Repeat the entire listing exactly.
+++ PROVIDED DATA +++
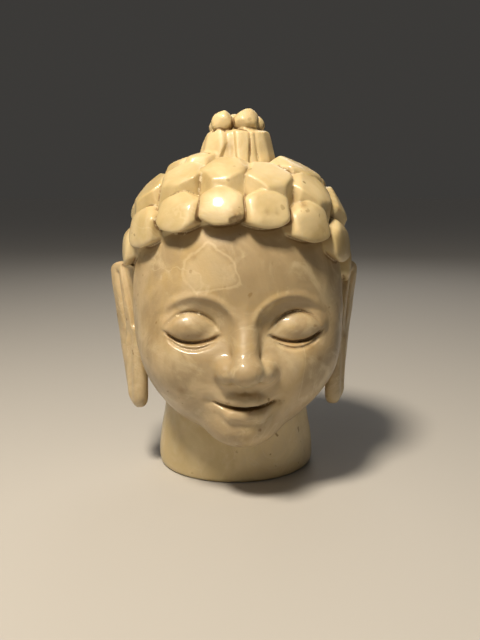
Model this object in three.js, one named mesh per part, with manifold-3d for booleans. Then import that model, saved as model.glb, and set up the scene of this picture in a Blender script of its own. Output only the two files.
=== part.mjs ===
// A small Buddha head carved from one block of soapstone, cut flat below the neck.
// Millimetres, +Z up. The face looks along -Y, and the origin is the middle of the flat underside.

import * as THREE from "three";
import { ConvexGeometry } from "three/addons/geometries/ConvexGeometry.js";
import { mergeVertices } from "three/addons/utils/BufferGeometryUtils.js";
import Module from "manifold-3d";

const wasm = await Module();
wasm.setup();

// ---- Driving dimensions ----

const HEIGHT = 100; // underside to the top of the topknot's beads
const HAIRLINE = 70; // height of the hair's edge over the forehead
const CHIN = 14.6; // height of the chin's lowest point
const HEAD_WIDTH = 57; // across the cheekbones
const SKULL_Y = -7; // the skull's axis stands this far in front of the neck's
const NECK_WIDTH = 45.5;
const NECK_DEPTH = 41;

// The face is divided in equal thirds: hairline to brow, brow to nose base, nose base to chin.
const THIRD = (HAIRLINE - CHIN) / 3;
const BROW = HAIRLINE - THIRD;
const NOSE_BASE = BROW - THIRD;
const MOUTH = NOSE_BASE - THIRD / 3;
const EYE = BROW - THIRD / 3.4;
const EYE_WIDTH = HEAD_WIDTH / 4.4;
const EYE_X = EYE_WIDTH * 0.95; // middle of each eye, from the middle of the face

// ---- Helpers ----

const degrees = THREE.MathUtils.degToRad;

function solidFrom(geometry) {
  const bare = geometry.clone();
  bare.deleteAttribute("normal");
  bare.deleteAttribute("uv");
  const merged = mergeVertices(bare, 1e-4);
  const mesh = new wasm.Mesh({
    numProp: 3,
    vertProperties: merged.attributes.position.array,
    triVerts: new Uint32Array(merged.index.array),
  });
  return new wasm.Manifold(mesh);
}

function geometryFrom(solid) {
  const { numProp, numVert, vertProperties, triVerts } = solid.getMesh();
  const positions = new Float32Array(numVert * 3);
  for (let i = 0; i < numVert; i++) {
    positions.set(vertProperties.subarray(i * numProp, i * numProp + 3), i * 3);
  }
  const geometry = new THREE.BufferGeometry();
  geometry.setAttribute("position", new THREE.BufferAttribute(positions, 3));
  geometry.setIndex(new THREE.BufferAttribute(triVerts, 1));
  return geometry;
}

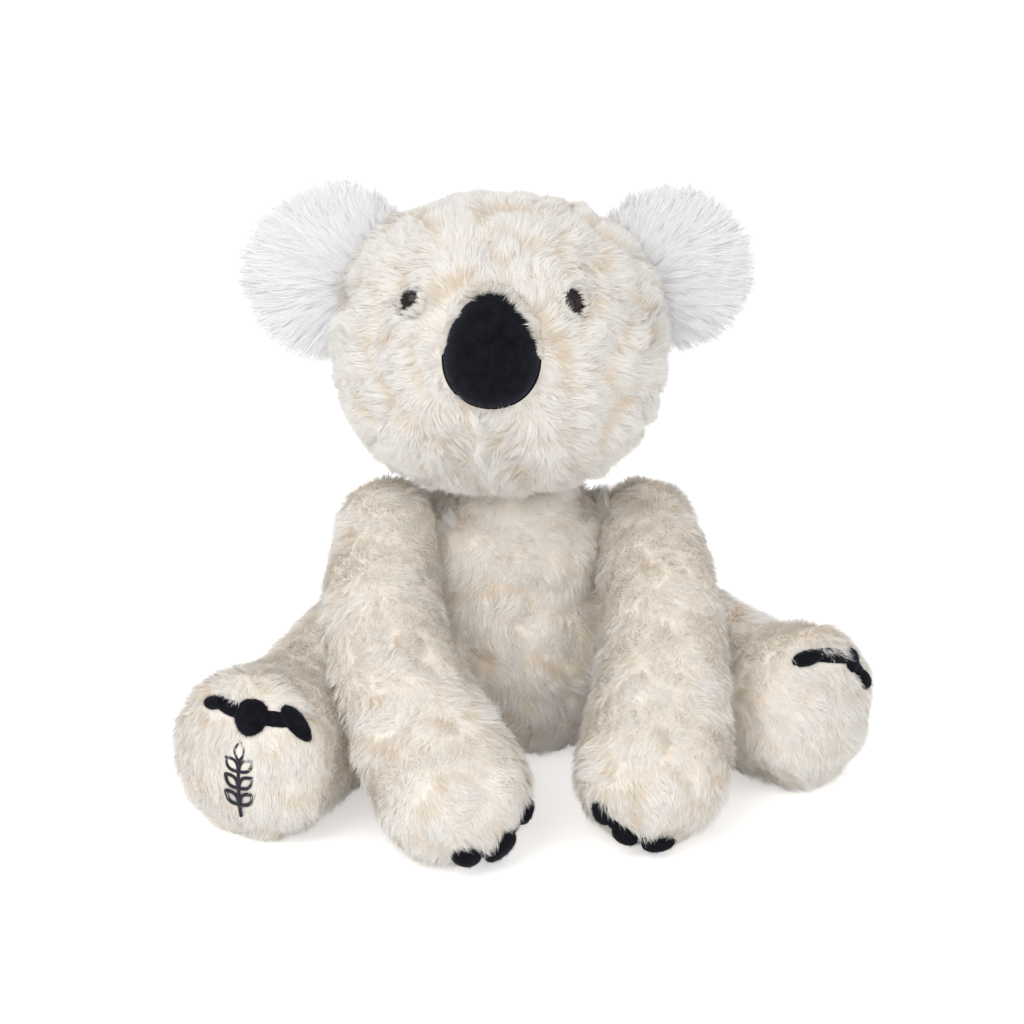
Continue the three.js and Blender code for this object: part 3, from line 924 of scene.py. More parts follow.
    def hairs_at(
        self, root: Array, normal: Array, lie: Array, tip: Array, tone: Array, shade: Array,
        rng: np.random.Generator,
    ) -> Surface:
        """The hairs of each lock: thin ribbons along quadratic curves from the root to the tip.

        Args:
            root: each lock's place on the surface.
            normal: the way out of the surface there.
            lie: the way that the lock leans.
            tip: where the lock's hairs meet.
            tone: the lock's tone, from 0 in a crease to 1 on a crest: painted crease shade, with random
                mottle.
            shade: the way that the tuft's rounded crown faces there.
            rng: where the differences between hairs come from.

        Returns:
            All hairs as one surface.
        """
        count, hairs = len(root), self.hairs
        shape = (count, hairs, 1)
        root, normal, lie, tip, shade = (a[:, None, :] for a in (root, normal, lie, tip, shade))
        side = np.cross(lie, normal)
        angle = rng.uniform(0, 2 * math.pi, shape)
        outward = np.cos(angle) * lie + np.sin(angle) * side
        offset = outward * self.lock_radius * np.sqrt(rng.uniform(0, 1, shape))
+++
=== OUTPUT BELOW ===
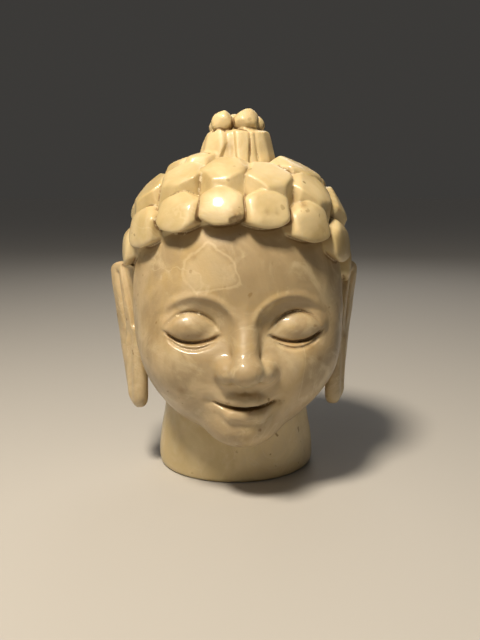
Model this object in three.js, one named mesh per part, with manifold-3d for booleans. Then import that model, saved as model.glb, and set up the scene of this picture in a Blender script of its own. Output only the two files.
=== part.mjs ===
// A small Buddha head carved from one block of soapstone, cut flat below the neck.
// Millimetres, +Z up. The face looks along -Y, and the origin is the middle of the flat underside.

import * as THREE from "three";
import { ConvexGeometry } from "three/addons/geometries/ConvexGeometry.js";
import { mergeVertices } from "three/addons/utils/BufferGeometryUtils.js";
import Module from "manifold-3d";

const wasm = await Module();
wasm.setup();

// ---- Driving dimensions ----

const HEIGHT = 100; // underside to the top of the topknot's beads
const HAIRLINE = 70; // height of the hair's edge over the forehead
const CHIN = 14.6; // height of the chin's lowest point
const HEAD_WIDTH = 57; // across the cheekbones
const SKULL_Y = -7; // the skull's axis stands this far in front of the neck's
const NECK_WIDTH = 45.5;
const NECK_DEPTH = 41;

// The face is divided in equal thirds: hairline to brow, brow to nose base, nose base to chin.
const THIRD = (HAIRLINE - CHIN) / 3;
const BROW = HAIRLINE - THIRD;
const NOSE_BASE = BROW - THIRD;
const MOUTH = NOSE_BASE - THIRD / 3;
const EYE = BROW - THIRD / 3.4;
const EYE_WIDTH = HEAD_WIDTH / 4.4;
const EYE_X = EYE_WIDTH * 0.95; // middle of each eye, from the middle of the face

// ---- Helpers ----

const degrees = THREE.MathUtils.degToRad;

function solidFrom(geometry) {
  const bare = geometry.clone();
  bare.deleteAttribute("normal");
  bare.deleteAttribute("uv");
  const merged = mergeVertices(bare, 1e-4);
  const mesh = new wasm.Mesh({
    numProp: 3,
    vertProperties: merged.attributes.position.array,
    triVerts: new Uint32Array(merged.index.array),
  });
  return new wasm.Manifold(mesh);
}

function geometryFrom(solid) {
  const { numProp, numVert, vertProperties, triVerts } = solid.getMesh();
  const positions = new Float32Array(numVert * 3);
  for (let i = 0; i < numVert; i++) {
    positions.set(vertProperties.subarray(i * numProp, i * numProp + 3), i * 3);
  }
  const geometry = new THREE.BufferGeometry();
  geometry.setAttribute("position", new THREE.BufferAttribute(positions, 3));
  geometry.setIndex(new THREE.BufferAttribute(triVerts, 1));
  return geometry;
}

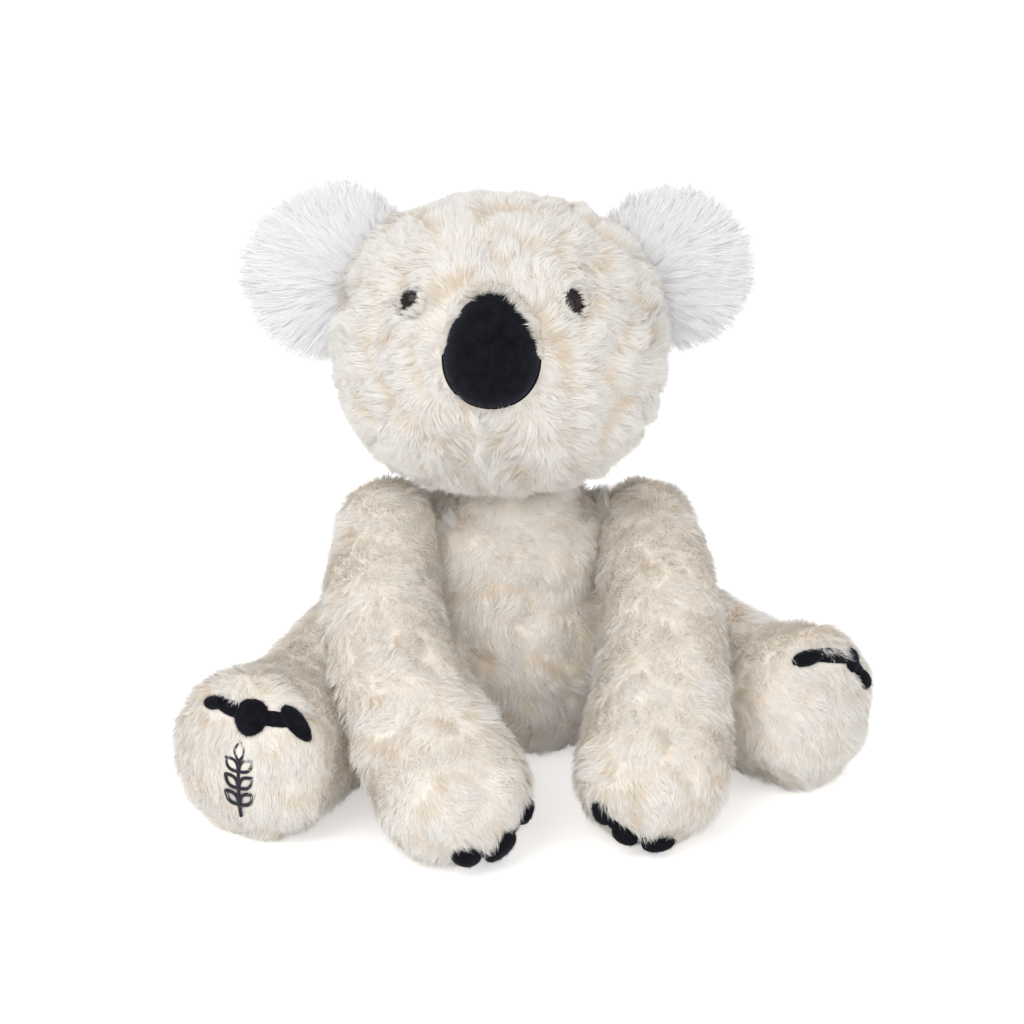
Continue the three.js and Blender code for this object: part 3, from line 924 of scene.py. More parts follow.
    def hairs_at(
        self, root: Array, normal: Array, lie: Array, tip: Array, tone: Array, shade: Array,
        rng: np.random.Generator,
    ) -> Surface:
        """The hairs of each lock: thin ribbons along quadratic curves from the root to the tip.

        Args:
            root: each lock's place on the surface.
            normal: the way out of the surface there.
            lie: the way that the lock leans.
            tip: where the lock's hairs meet.
            tone: the lock's tone, from 0 in a crease to 1 on a crest: painted crease shade, with random
                mottle.
            shade: the way that the tuft's rounded crown faces there.
            rng: where the differences between hairs come from.

        Returns:
            All hairs as one surface.
        """
        count, hairs = len(root), self.hairs
        shape = (count, hairs, 1)
        root, normal, lie, tip, shade = (a[:, None, :] for a in (root, normal, lie, tip, shade))
        side = np.cross(lie, normal)
        angle = rng.uniform(0, 2 * math.pi, shape)
        outward = np.cos(angle) * lie + np.sin(angle) * side
        offset = outward * self.lock_radius * np.sqrt(rng.uniform(0, 1, shape))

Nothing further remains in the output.